**SUPPLIED DATA**:
########################################

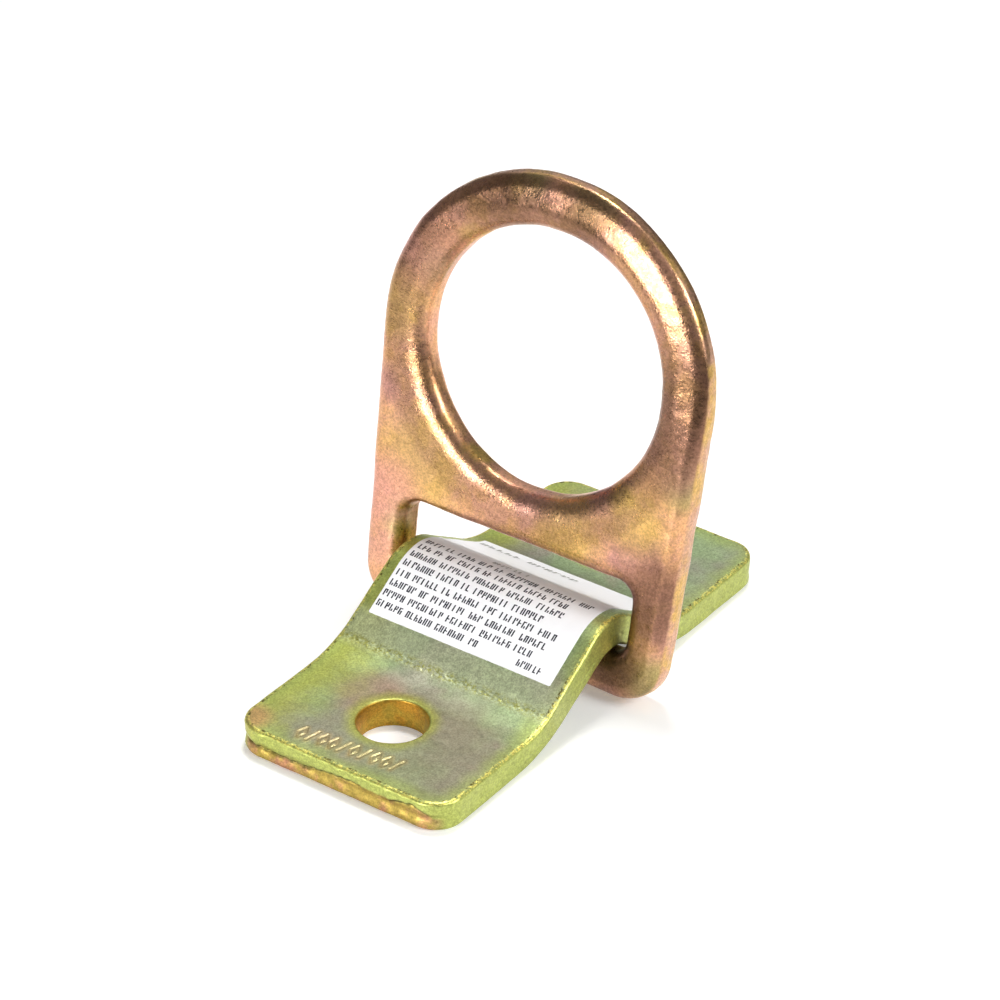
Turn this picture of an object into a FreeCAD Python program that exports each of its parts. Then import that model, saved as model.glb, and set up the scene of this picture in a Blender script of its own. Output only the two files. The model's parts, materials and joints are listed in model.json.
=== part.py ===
"""Bolt-on roof anchor: a bent anchor plate, the D-ring that its hump holds down, and a label.

Frame: +Z up, origin on the resting plane under the middle of the hump. The plate runs along Y
and the bar of the D-ring runs along X under the hump. Millimetres and degrees.
"""
import FreeCAD, Part
import math
import os
import Sketcher

DIMENSIONS = [
    # anchor plate: 2 x 1/4 inch flat bar
    ("plate_width", 50.8),
    ("plate_thick", 6.35),
    ("plate_length", 112.7),
    ("plate_corner_radius", 6.3),
    ("plate_edge_round", 0.7),
    ("crest_height", 12.6),          # underside of the hump above the feet
    ("slope_angle", 31.2),           # of the hump's two flanks
    ("crest_bend_radius", 5.9),      # inside of the bend, so on the underside
    ("foot_bend_radius", 20.6),      # inside of the bend, so on the top side
    ("bolt_spacing", 76.2),
    ("bolt_hole_diameter", 14.3),    # 9/16 inch, for a 1/2 inch bolt
    # D-ring: a flat forging
    ("ring_thick", 7.9),
    ("ring_arc_radius", 38.0),
    ("ring_arc_height", 58.7),       # its centre above the bar's centre
    ("ring_foot_half_width", 36.1),
    ("ring_corner_radius", 9.6),
    ("ring_edge_round", 3.0),
    ("eye_radius", 27.4),
    ("eye_edge_round", 3.3),
    ("eye_height", 58.7),            # eye's centre above the bar's centre
    ("bar_height", 9.0),
    ("bar_edge_round", 3.0),
    ("slot_width", 54.9),
    ("slot_height", 15.8),
    ("slot_corner_radius", 3.6),
    ("ring_lean", 10.0),             # back towards +Y at rest
    ("bar_offset_y", 3.0),           # the loose bar lies against the rear flank
    ("bar_centre_z", 5.5),
    # label: one adhesive sheet
    ("label_thick", 0.2),
    ("label_width", 44.4),
    ("label_front_flank", 11.6),     # how far it lies down the front flank
    ("label_bend_angle", 15.0),      # how far it lies round the rear foot bend
]
TOLERANCE = 1e-3
LEAST_CUT = 1.0                      # mm3 that a pocket takes away at the least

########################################

**WHAT YOU WILL DO**: Can you reproduce all the material exactly?

**OUTPUT FOR THIS EXERCISE**:
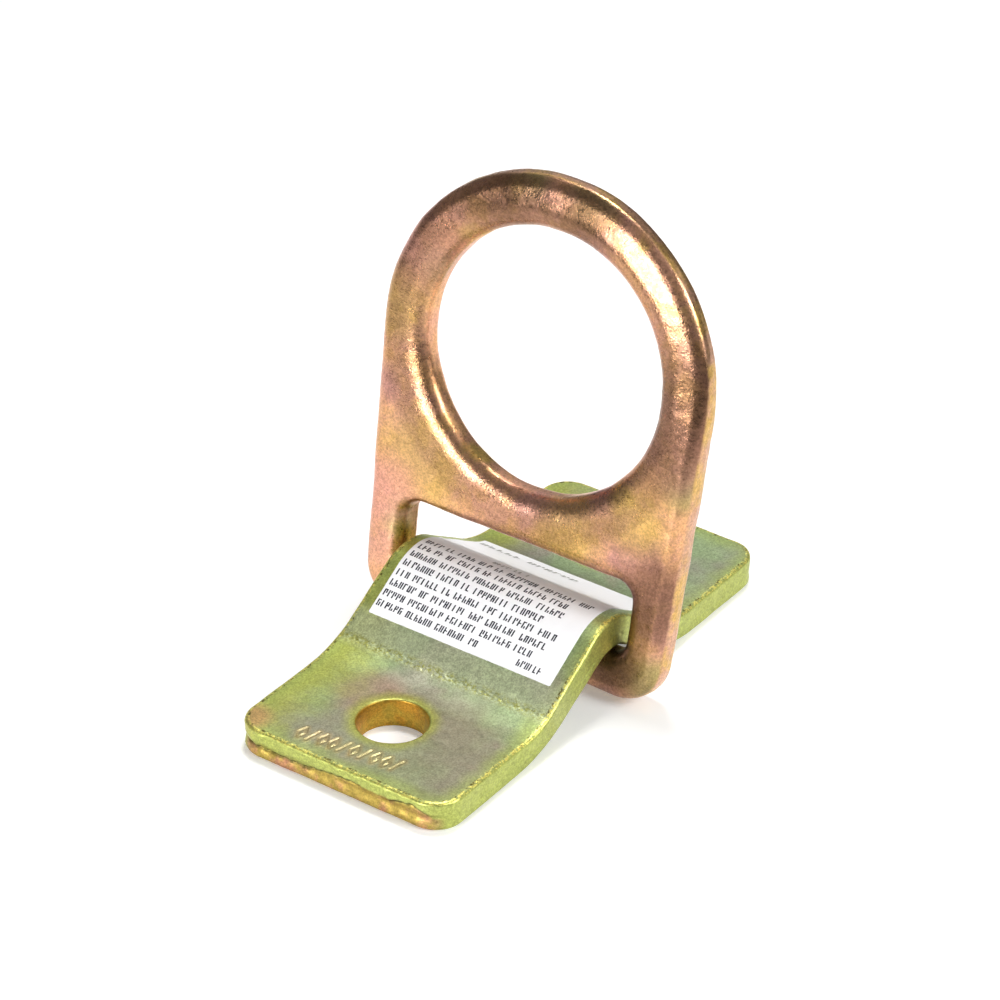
Turn this picture of an object into a FreeCAD Python program that exports each of its parts. Then import that model, saved as model.glb, and set up the scene of this picture in a Blender script of its own. Output only the two files. The model's parts, materials and joints are listed in model.json.
=== part.py ===
"""Bolt-on roof anchor: a bent anchor plate, the D-ring that its hump holds down, and a label.

Frame: +Z up, origin on the resting plane under the middle of the hump. The plate runs along Y
and the bar of the D-ring runs along X under the hump. Millimetres and degrees.
"""
import FreeCAD, Part
import math
import os
import Sketcher

DIMENSIONS = [
    # anchor plate: 2 x 1/4 inch flat bar
    ("plate_width", 50.8),
    ("plate_thick", 6.35),
    ("plate_length", 112.7),
    ("plate_corner_radius", 6.3),
    ("plate_edge_round", 0.7),
    ("crest_height", 12.6),          # underside of the hump above the feet
    ("slope_angle", 31.2),           # of the hump's two flanks
    ("crest_bend_radius", 5.9),      # inside of the bend, so on the underside
    ("foot_bend_radius", 20.6),      # inside of the bend, so on the top side
    ("bolt_spacing", 76.2),
    ("bolt_hole_diameter", 14.3),    # 9/16 inch, for a 1/2 inch bolt
    # D-ring: a flat forging
    ("ring_thick", 7.9),
    ("ring_arc_radius", 38.0),
    ("ring_arc_height", 58.7),       # its centre above the bar's centre
    ("ring_foot_half_width", 36.1),
    ("ring_corner_radius", 9.6),
    ("ring_edge_round", 3.0),
    ("eye_radius", 27.4),
    ("eye_edge_round", 3.3),
    ("eye_height", 58.7),            # eye's centre above the bar's centre
    ("bar_height", 9.0),
    ("bar_edge_round", 3.0),
    ("slot_width", 54.9),
    ("slot_height", 15.8),
    ("slot_corner_radius", 3.6),
    ("ring_lean", 10.0),             # back towards +Y at rest
    ("bar_offset_y", 3.0),           # the loose bar lies against the rear flank
    ("bar_centre_z", 5.5),
    # label: one adhesive sheet
    ("label_thick", 0.2),
    ("label_width", 44.4),
    ("label_front_flank", 11.6),     # how far it lies down the front flank
    ("label_bend_angle", 15.0),      # how far it lies round the rear foot bend
]
TOLERANCE = 1e-3
LEAST_CUT = 1.0                      # mm3 that a pocket takes away at the least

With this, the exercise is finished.